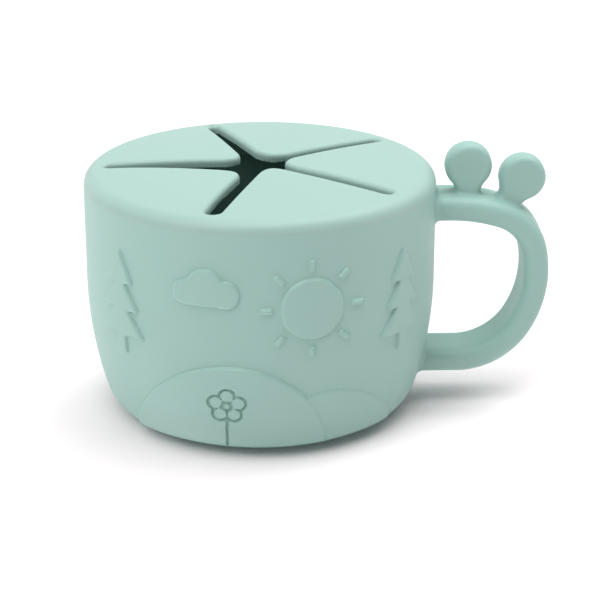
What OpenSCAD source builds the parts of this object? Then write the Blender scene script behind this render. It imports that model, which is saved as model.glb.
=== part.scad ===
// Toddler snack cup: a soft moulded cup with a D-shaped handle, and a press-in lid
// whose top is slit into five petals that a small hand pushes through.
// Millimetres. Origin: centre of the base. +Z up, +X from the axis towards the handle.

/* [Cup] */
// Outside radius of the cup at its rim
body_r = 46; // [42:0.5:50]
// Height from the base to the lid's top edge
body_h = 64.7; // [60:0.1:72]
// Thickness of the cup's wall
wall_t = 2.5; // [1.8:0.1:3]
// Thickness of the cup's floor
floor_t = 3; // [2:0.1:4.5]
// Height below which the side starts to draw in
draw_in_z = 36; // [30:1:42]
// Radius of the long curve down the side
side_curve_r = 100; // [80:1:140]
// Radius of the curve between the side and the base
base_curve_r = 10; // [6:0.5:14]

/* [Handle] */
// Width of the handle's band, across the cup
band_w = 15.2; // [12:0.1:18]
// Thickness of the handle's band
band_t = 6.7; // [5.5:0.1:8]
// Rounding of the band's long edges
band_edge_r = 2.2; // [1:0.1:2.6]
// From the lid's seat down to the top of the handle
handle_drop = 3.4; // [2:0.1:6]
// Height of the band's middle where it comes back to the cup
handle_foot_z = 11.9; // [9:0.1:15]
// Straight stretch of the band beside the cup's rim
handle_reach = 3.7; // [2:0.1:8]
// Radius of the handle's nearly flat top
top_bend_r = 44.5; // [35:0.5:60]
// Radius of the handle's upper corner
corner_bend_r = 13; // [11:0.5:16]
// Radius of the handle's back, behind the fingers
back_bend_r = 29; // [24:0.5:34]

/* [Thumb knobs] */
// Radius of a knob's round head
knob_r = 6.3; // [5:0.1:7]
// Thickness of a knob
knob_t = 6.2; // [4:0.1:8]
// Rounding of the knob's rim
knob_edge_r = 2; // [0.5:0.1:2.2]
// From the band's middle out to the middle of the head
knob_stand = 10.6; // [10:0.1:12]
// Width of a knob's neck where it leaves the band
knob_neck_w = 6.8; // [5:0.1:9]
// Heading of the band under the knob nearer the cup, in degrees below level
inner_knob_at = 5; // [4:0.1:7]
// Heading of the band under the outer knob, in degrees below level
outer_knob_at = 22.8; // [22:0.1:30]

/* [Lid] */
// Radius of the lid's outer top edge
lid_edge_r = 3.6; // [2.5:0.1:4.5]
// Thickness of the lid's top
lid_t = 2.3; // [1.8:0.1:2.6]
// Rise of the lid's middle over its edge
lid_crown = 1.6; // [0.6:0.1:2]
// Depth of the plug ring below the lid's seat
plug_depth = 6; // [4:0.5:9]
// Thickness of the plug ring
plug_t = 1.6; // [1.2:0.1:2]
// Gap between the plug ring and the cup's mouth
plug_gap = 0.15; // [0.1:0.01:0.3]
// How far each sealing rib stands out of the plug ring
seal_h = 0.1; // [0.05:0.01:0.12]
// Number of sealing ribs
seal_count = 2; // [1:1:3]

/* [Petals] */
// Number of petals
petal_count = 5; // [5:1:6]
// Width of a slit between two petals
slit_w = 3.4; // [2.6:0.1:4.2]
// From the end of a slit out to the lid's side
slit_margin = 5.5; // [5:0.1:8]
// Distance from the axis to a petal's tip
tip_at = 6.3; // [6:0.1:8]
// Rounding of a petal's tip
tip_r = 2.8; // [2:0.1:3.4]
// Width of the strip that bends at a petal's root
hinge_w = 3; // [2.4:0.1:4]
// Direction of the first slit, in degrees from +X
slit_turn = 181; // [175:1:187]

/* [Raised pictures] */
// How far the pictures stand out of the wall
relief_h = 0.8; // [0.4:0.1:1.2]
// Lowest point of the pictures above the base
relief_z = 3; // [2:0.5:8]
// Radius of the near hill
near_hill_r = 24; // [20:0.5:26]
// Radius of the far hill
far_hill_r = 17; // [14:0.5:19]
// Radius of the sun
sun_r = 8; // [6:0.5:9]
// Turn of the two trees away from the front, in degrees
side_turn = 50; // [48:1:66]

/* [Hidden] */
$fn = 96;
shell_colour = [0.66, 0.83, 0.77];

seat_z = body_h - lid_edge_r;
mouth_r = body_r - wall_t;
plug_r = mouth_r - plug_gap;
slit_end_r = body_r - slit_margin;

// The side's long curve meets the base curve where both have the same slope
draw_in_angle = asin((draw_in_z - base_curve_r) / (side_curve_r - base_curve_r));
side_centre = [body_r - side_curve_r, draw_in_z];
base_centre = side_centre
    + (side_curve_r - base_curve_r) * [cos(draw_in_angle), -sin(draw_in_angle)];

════

**Requirement**.
Repeat the whole listing exactly, keeping every line intact.

**Response**.
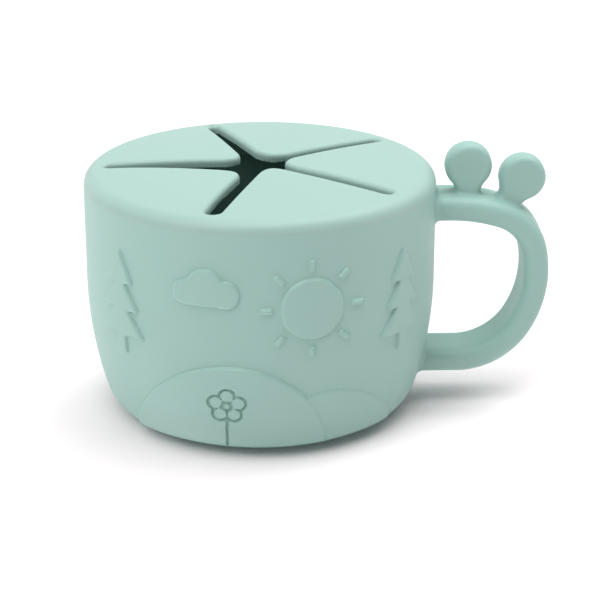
What OpenSCAD source builds the parts of this object? Then write the Blender scene script behind this render. It imports that model, which is saved as model.glb.
=== part.scad ===
// Toddler snack cup: a soft moulded cup with a D-shaped handle, and a press-in lid
// whose top is slit into five petals that a small hand pushes through.
// Millimetres. Origin: centre of the base. +Z up, +X from the axis towards the handle.

/* [Cup] */
// Outside radius of the cup at its rim
body_r = 46; // [42:0.5:50]
// Height from the base to the lid's top edge
body_h = 64.7; // [60:0.1:72]
// Thickness of the cup's wall
wall_t = 2.5; // [1.8:0.1:3]
// Thickness of the cup's floor
floor_t = 3; // [2:0.1:4.5]
// Height below which the side starts to draw in
draw_in_z = 36; // [30:1:42]
// Radius of the long curve down the side
side_curve_r = 100; // [80:1:140]
// Radius of the curve between the side and the base
base_curve_r = 10; // [6:0.5:14]

/* [Handle] */
// Width of the handle's band, across the cup
band_w = 15.2; // [12:0.1:18]
// Thickness of the handle's band
band_t = 6.7; // [5.5:0.1:8]
// Rounding of the band's long edges
band_edge_r = 2.2; // [1:0.1:2.6]
// From the lid's seat down to the top of the handle
handle_drop = 3.4; // [2:0.1:6]
// Height of the band's middle where it comes back to the cup
handle_foot_z = 11.9; // [9:0.1:15]
// Straight stretch of the band beside the cup's rim
handle_reach = 3.7; // [2:0.1:8]
// Radius of the handle's nearly flat top
top_bend_r = 44.5; // [35:0.5:60]
// Radius of the handle's upper corner
corner_bend_r = 13; // [11:0.5:16]
// Radius of the handle's back, behind the fingers
back_bend_r = 29; // [24:0.5:34]

/* [Thumb knobs] */
// Radius of a knob's round head
knob_r = 6.3; // [5:0.1:7]
// Thickness of a knob
knob_t = 6.2; // [4:0.1:8]
// Rounding of the knob's rim
knob_edge_r = 2; // [0.5:0.1:2.2]
// From the band's middle out to the middle of the head
knob_stand = 10.6; // [10:0.1:12]
// Width of a knob's neck where it leaves the band
knob_neck_w = 6.8; // [5:0.1:9]
// Heading of the band under the knob nearer the cup, in degrees below level
inner_knob_at = 5; // [4:0.1:7]
// Heading of the band under the outer knob, in degrees below level
outer_knob_at = 22.8; // [22:0.1:30]

/* [Lid] */
// Radius of the lid's outer top edge
lid_edge_r = 3.6; // [2.5:0.1:4.5]
// Thickness of the lid's top
lid_t = 2.3; // [1.8:0.1:2.6]
// Rise of the lid's middle over its edge
lid_crown = 1.6; // [0.6:0.1:2]
// Depth of the plug ring below the lid's seat
plug_depth = 6; // [4:0.5:9]
// Thickness of the plug ring
plug_t = 1.6; // [1.2:0.1:2]
// Gap between the plug ring and the cup's mouth
plug_gap = 0.15; // [0.1:0.01:0.3]
// How far each sealing rib stands out of the plug ring
seal_h = 0.1; // [0.05:0.01:0.12]
// Number of sealing ribs
seal_count = 2; // [1:1:3]

/* [Petals] */
// Number of petals
petal_count = 5; // [5:1:6]
// Width of a slit between two petals
slit_w = 3.4; // [2.6:0.1:4.2]
// From the end of a slit out to the lid's side
slit_margin = 5.5; // [5:0.1:8]
// Distance from the axis to a petal's tip
tip_at = 6.3; // [6:0.1:8]
// Rounding of a petal's tip
tip_r = 2.8; // [2:0.1:3.4]
// Width of the strip that bends at a petal's root
hinge_w = 3; // [2.4:0.1:4]
// Direction of the first slit, in degrees from +X
slit_turn = 181; // [175:1:187]

/* [Raised pictures] */
// How far the pictures stand out of the wall
relief_h = 0.8; // [0.4:0.1:1.2]
// Lowest point of the pictures above the base
relief_z = 3; // [2:0.5:8]
// Radius of the near hill
near_hill_r = 24; // [20:0.5:26]
// Radius of the far hill
far_hill_r = 17; // [14:0.5:19]
// Radius of the sun
sun_r = 8; // [6:0.5:9]
// Turn of the two trees away from the front, in degrees
side_turn = 50; // [48:1:66]

/* [Hidden] */
$fn = 96;
shell_colour = [0.66, 0.83, 0.77];

seat_z = body_h - lid_edge_r;
mouth_r = body_r - wall_t;
plug_r = mouth_r - plug_gap;
slit_end_r = body_r - slit_margin;

// The side's long curve meets the base curve where both have the same slope
draw_in_angle = asin((draw_in_z - base_curve_r) / (side_curve_r - base_curve_r));
side_centre = [body_r - side_curve_r, draw_in_z];
base_centre = side_centre
    + (side_curve_r - base_curve_r) * [cos(draw_in_angle), -sin(draw_in_angle)];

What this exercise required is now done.